Le jazz peut paraître comme une musique en fait très récente, ça a à peu près une centaine d’années et l’histoire est intéressante et très déterminante en fait.

Ça a commencé à la Nouvelle-Orléans. L’ancêtre du jazz c’est le blues. Le blues qu’on peut jouer au piano aujourd’hui d’une manière très différente de ce qu’il était au début puisqu’au début c’était du chant, puis éventuellement un peu de guitare, un peu de percussions et après est apparu le piano, et avec le blues au piano, on a déjà commencé à sophistiquer l’harmonie… [blues]

Alors tout comment à la Nouvelle-Orleans, c’est un petit peu une explosion où vous avez trois communautés qui vont se rencontrer, s’affronter et finir par créer quelque chose d’entièrement nouveau.

La première communauté, elle habite le centre ville de la Nouvelle-Orléans, c’est la communauté créole. Leurs géniteurs sont des aristocrates français qui leurs apprennent les bonnes manières, à jouer de la clarinette, du violon, à lire la musique et à connaître les subtilités de la musique occidentale, la musique européenne, Chopin, Bach, Mozart. Ils sont très fières de ce savoir et de leur teint clair.

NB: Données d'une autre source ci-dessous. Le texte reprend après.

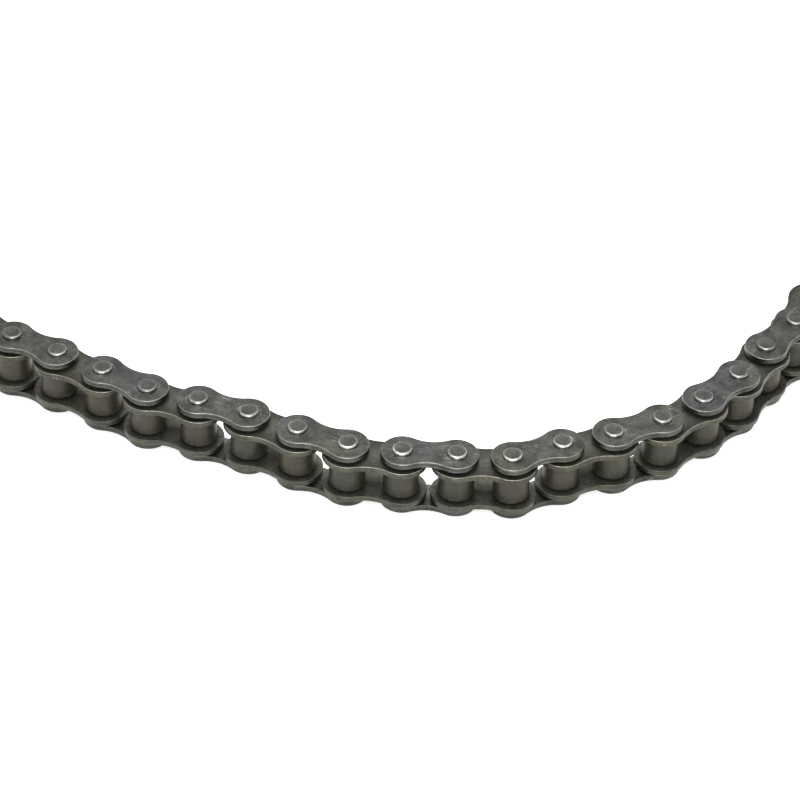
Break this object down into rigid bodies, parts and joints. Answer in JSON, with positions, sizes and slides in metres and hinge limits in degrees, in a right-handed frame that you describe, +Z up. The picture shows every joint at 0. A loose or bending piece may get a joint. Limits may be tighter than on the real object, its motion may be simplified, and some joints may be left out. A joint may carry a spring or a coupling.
{
  "type": "roller chain strand",
  "caption": "Open strand of motorcycle roller chain lying on its side, with hinged inner and outer links, riveted pins, bushes and free rollers.",
  "frame": {"origin": "on the surface that the strand lies on, under the middle of its outline", "axes": "+Z up along the pins, +X along the strand from its first link to its last"},
  "size_m": [0.2152, 0.076, 0.0167],
  "materials": {
    "inner_plate": "dark heat-treated steel, oiled, rubbed along the rim",
    "outer_plate": "dark heat-treated steel, scuffed, rubbed bright along the rim",
    "roller": "dark hardened steel with an olive-brown oil tint",
    "bush": "ground steel, oiled",
    "pin": "ground steel, bright at the end's edge with a dull grey end face"
  },
  "bodies": {
    "inner_link_01": {"inner_link_01_plates": "inner_plate", "inner_link_01_bushes": "bush"},
    "outer_link_01": {"outer_link_01_plates": "outer_plate", "outer_link_01_pins": "pin"},
    "inner_link_02": {"inner_link_02_plates": "inner_plate", "inner_link_02_bushes": "bush"},
    "outer_link_02": {"outer_link_02_plates": "outer_plate", "outer_link_02_pins": "pin"},
    "inner_link_03": {"inner_link_03_plates": "inner_plate", "inner_link_03_bushes": "bush"},
    "outer_link_03": {"outer_link_03_plates": "outer_plate", "outer_link_03_pins": "pin"},
    "inner_link_04": {"inner_link_04_plates": "inner_plate", "inner_link_04_bushes": "bush"},
    "outer_link_04": {"outer_link_04_plates": "outer_plate", "outer_link_04_pins": "pin"},
    "inner_link_05": {"inner_link_05_plates": "inner_plate", "inner_link_05_bushes": "bush"},
    "outer_link_05": {"outer_link_05_plates": "outer_plate", "outer_link_05_pins": "pin"},
    "inner_link_06": {"inner_link_06_plates": "inner_plate", "inner_link_06_bushes": "bush"},
    "outer_link_06": {"outer_link_06_plates": "outer_plate", "outer_link_06_pins": "pin"},
    "inner_link_07": {"inner_link_07_plates": "inner_plate", "inner_link_07_bushes": "bush"},
    "outer_link_07": {"outer_link_07_plates": "outer_plate", "outer_link_07_pins": "pin"},
    "inner_link_08": {"inner_link_08_plates": "inner_plate", "inner_link_08_bushes": "bush"},
    "outer_link_08": {"outer_link_08_plates": "outer_plate", "outer_link_08_pins": "pin"},
    "inner_link_09": {"inner_link_09_plates": "inner_plate", "inner_link_09_bushes": "bush"},
    "outer_link_09": {"outer_link_09_plates": "outer_plate", "outer_link_09_pins": "pin"},
    "inner_link_10": {"inner_link_10_plates": "inner_plate", "inner_link_10_bushes": "bush"},
    "roller_01": {"roller_01": "roller"},
    "roller_02": {"roller_02": "roller"},
    "roller_03": {"roller_03": "roller"},
    "roller_04": {"roller_04": "roller"},
    "roller_05": {"roller_05": "roller"},
    "roller_06": {"roller_06": "roller"},
    "roller_07": {"roller_07": "roller"},
    "roller_08": {"roller_08": "roller"},
    "roller_09": {"roller_09": "roller"},
    "roller_10": {"roller_10": "roller"},
    "roller_11": {"roller_11": "roller"},
    "roller_12": {"roller_12": "roller"},
    "roller_13": {"roller_13": "roller"},
    "roller_14": {"roller_14": "roller"},
    "roller_15": {"roller_15": "roller"},
    "roller_16": {"roller_16": "roller"},
    "roller_17": {"roller_17": "roller"},
    "roller_18": {"roller_18": "roller"},
    "roller_19": {"roller_19": "roller"},
    "roller_20": {"roller_20": "roller"}
  },
  "joints": [
    {"name": "pin_01_hinge", "type": "hinge", "parent": "inner_link_01", "child": "outer_link_01", "pos_m": [-0.09147, 0.00632, 0.00833], "axis": [0, 0, 1], "range_deg": [-100, 80]},
    {"name": "pin_02_hinge", "type": "hinge", "parent": "outer_link_01", "child": "inner_link_02", "pos_m": [-0.08016, 0.00056, 0.00833], "axis": [0, 0, -1], "range_deg": [-91, 89]},
    {"name": "pin_03_hinge", "type": "hinge", "parent": "inner_link_02", "child": "outer_link_02", "pos_m": [-0.06894, -0.0054, 0.00833], "axis": [0, 0, 1], "range_deg": [-89, 91]},
    {"name": "pin_04_hinge", "type": "hinge", "parent": "outer_link_02", "child": "inner_link_03", "pos_m": [-0.05783, -0.01156, 0.00833], "axis": [0, 0, -1], "range_deg": [-78, 102]},
    {"name": "pin_05_hinge", "type": "hinge", "parent": "inner_link_03", "child": "outer_link_03", "pos_m": [-0.04569, -0.01527, 0.00833], "axis": [0, 0, 1], "range_deg": [-88, 92]},
    {"name": "pin_06_hinge", "type": "hinge", "parent": "outer_link_03", "child": "inner_link_04", "pos_m": [-0.03368, -0.01941, 0.00833], "axis": [0, 0, -1], "range_deg": [-95, 85]},
    {"name": "pin_07_hinge", "type": "hinge", "parent": "inner_link_04", "child": "outer_link_04", "pos_m": [-0.02208, -0.02457, 0.00833], "axis": [0, 0, 1], "range_deg": [-92, 88]},
    {"name": "pin_08_hinge", "type": "hinge", "parent": "outer_link_04", "child": "inner_link_05", "pos_m": [-0.0103, -0.02933, 0.00833], "axis": [0, 0, -1], "range_deg": [-76, 104]},
    {"name": "pin_09_hinge", "type": "hinge", "parent": "inner_link_05", "child": "outer_link_05", "pos_m": [0.00227, -0.0311, 0.00833], "axis": [0, 0, 1], "range_deg": [-95, 85]},
    {"name": "pin_10_hinge", "type": "hinge", "parent": "outer_link_05", "child": "inner_link_06", "pos_m": [0.01495, -0.03176, 0.00833], "axis": [0, 0, -1], "range_deg": [-88, 92]},
    {"name": "pin_11_hinge", "type": "hinge", "parent": "inner_link_06", "child": "outer_link_06", "pos_m": [0.02765, -0.03198, 0.00833], "axis": [0, 0, 1], "range_deg": [-115, 65]},
    {"name": "pin_12_hinge", "type": "hinge", "parent": "outer_link_06", "child": "inner_link_07", "pos_m": [0.03925, -0.02682, 0.00833], "axis": [0, 0, -1], "range_deg": [-94, 86]},
    {"name": "pin_13_hinge", "type": "hinge", "parent": "inner_link_07", "child": "outer_link_07", "pos_m": [0.05119, -0.02248, 0.00833], "axis": [0, 0, 1], "range_deg": [-95, 85]},
    {"name": "pin_14_hinge", "type": "hinge", "parent": "outer_link_07", "child": "inner_link_08", "pos_m": [0.0627, -0.01711, 0.00833], "axis": [0, 0, -1], "range_deg": [-77, 103]},
    {"name": "pin_15_hinge", "type": "hinge", "parent": "inner_link_08", "child": "outer_link_08", "pos_m": [0.07271, -0.00929, 0.00833], "axis": [0, 0, 1], "range_deg": [-98, 82]},
    {"name": "pin_16_hinge", "type": "hinge", "parent": "outer_link_08", "child": "inner_link_09", "pos_m": [0.08153, -0.00015, 0.00833], "axis": [0, 0, -1], "range_deg": [-80, 100]},
    {"name": "pin_17_hinge", "type": "hinge", "parent": "inner_link_09", "child": "outer_link_09", "pos_m": [0.08863, 0.01038, 0.00833], "axis": [0, 0, 1], "range_deg": [-86, 94]},
    {"name": "pin_18_hinge", "type": "hinge", "parent": "outer_link_09", "child": "inner_link_10", "pos_m": [0.09645, 0.02038, 0.00833], "axis": [0, 0, -1], "range_deg": [-76, 104]},
    {"name": "roller_01_spin", "type": "hinge", "parent": "inner_link_01", "child": "roller_01", "pos_m": [-0.10161, 0.01397, 0.00833], "axis": [0, 0, 1], "continuous": true},
    {"name": "roller_02_spin", "type": "hinge", "parent": "inner_link_01", "child": "roller_02", "pos_m": [-0.09147, 0.00632, 0.00833], "axis": [0, 0, 1], "continuous": true},
    {"name": "roller_03_spin", "type": "hinge", "parent": "inner_link_02", "child": "roller_03", "pos_m": [-0.08016, 0.00056, 0.00833], "axis": [0, 0, 1], "continuous": true},
    {"name": "roller_04_spin", "type": "hinge", "parent": "inner_link_02", "child": "roller_04", "pos_m": [-0.06894, -0.0054, 0.00833], "axis": [0, 0, 1], "continuous": true},
    {"name": "roller_05_spin", "type": "hinge", "parent": "inner_link_03", "child": "roller_05", "pos_m": [-0.05783, -0.01156, 0.00833], "axis": [0, 0, 1], "continuous": true},
    {"name": "roller_06_spin", "type": "hinge", "parent": "inner_link_03", "child": "roller_06", "pos_m": [-0.04569, -0.01527, 0.00833], "axis": [0, 0, 1], "continuous": true},
    {"name": "roller_07_spin", "type": "hinge", "parent": "inner_link_04", "child": "roller_07", "pos_m": [-0.03368, -0.01941, 0.00833], "axis": [0, 0, 1], "continuous": true},
    {"name": "roller_08_spin", "type": "hinge", "parent": "inner_link_04", "child": "roller_08", "pos_m": [-0.02208, -0.02457, 0.00833], "axis": [0, 0, 1], "continuous": true},
    {"name": "roller_09_spin", "type": "hinge", "parent": "inner_link_05", "child": "roller_09", "pos_m": [-0.0103, -0.02933, 0.00833], "axis": [0, 0, 1], "continuous": true},
    {"name": "roller_10_spin", "type": "hinge", "parent": "inner_link_05", "child": "roller_10", "pos_m": [0.00227, -0.0311, 0.00833], "axis": [0, 0, 1], "continuous": true},
    {"name": "roller_11_spin", "type": "hinge", "parent": "inner_link_06", "child": "roller_11", "pos_m": [0.01495, -0.03176, 0.00833], "axis": [0, 0, 1], "continuous": true},
    {"name": "roller_12_spin", "type": "hinge", "parent": "inner_link_06", "child": "roller_12", "pos_m": [0.02765, -0.03198, 0.00833], "axis": [0, 0, 1], "continuous": true},
    {"name": "roller_13_spin", "type": "hinge", "parent": "inner_link_07", "child": "roller_13", "pos_m": [0.03925, -0.02682, 0.00833], "axis": [0, 0, 1], "continuous": true},
    {"name": "roller_14_spin", "type": "hinge", "parent": "inner_link_07", "child": "roller_14", "pos_m": [0.05119, -0.02248, 0.00833], "axis": [0, 0, 1], "continuous": true},
    {"name": "roller_15_spin", "type": "hinge", "parent": "inner_link_08", "child": "roller_15", "pos_m": [0.0627, -0.01711, 0.00833], "axis": [0, 0, 1], "continuous": true},
    {"name": "roller_16_spin", "type": "hinge", "parent": "inner_link_08", "child": "roller_16", "pos_m": [0.07271, -0.00929, 0.00833], "axis": [0, 0, 1], "continuous": true},
    {"name": "roller_17_spin", "type": "hinge", "parent": "inner_link_09", "child": "roller_17", "pos_m": [0.08153, -0.00015, 0.00833], "axis": [0, 0, 1], "continuous": true},
    {"name": "roller_18_spin", "type": "hinge", "parent": "inner_link_09", "child": "roller_18", "pos_m": [0.08863, 0.01038, 0.00833], "axis": [0, 0, 1], "continuous": true},
    {"name": "roller_19_spin", "type": "hinge", "parent": "inner_link_10", "child": "roller_19", "pos_m": [0.09645, 0.02038, 0.00833], "axis": [0, 0, 1], "continuous": true},
    {"name": "roller_20_spin", "type": "hinge", "parent": "inner_link_10", "child": "roller_20", "pos_m": [0.10161, 0.03198, 0.00833], "axis": [0, 0, 1], "continuous": true}
  ]
}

La deuxième communauté, c’est celle qui habite les faubourgs tout autour, c’est une communauté panafricaine en fait qui se retrouvait complètement perdu en Amérique, à l’insu de leur plein gré, si l’on peut dire, et qui n’a pas du tout choisi d’être là mais qui amène sa culture et ça c’est une culture totalement différente d’origine africaine. Je parle bien des noirs américains. Leur culture à la base est faite de danses, de percussions, de chants et surtout de cette culture de la transe. Il n’y a pas le même rapport au savoir qu’en occident, il y a un rapport essentiellement basé sur l’intuition, la danse et la transe. Ça va être très important.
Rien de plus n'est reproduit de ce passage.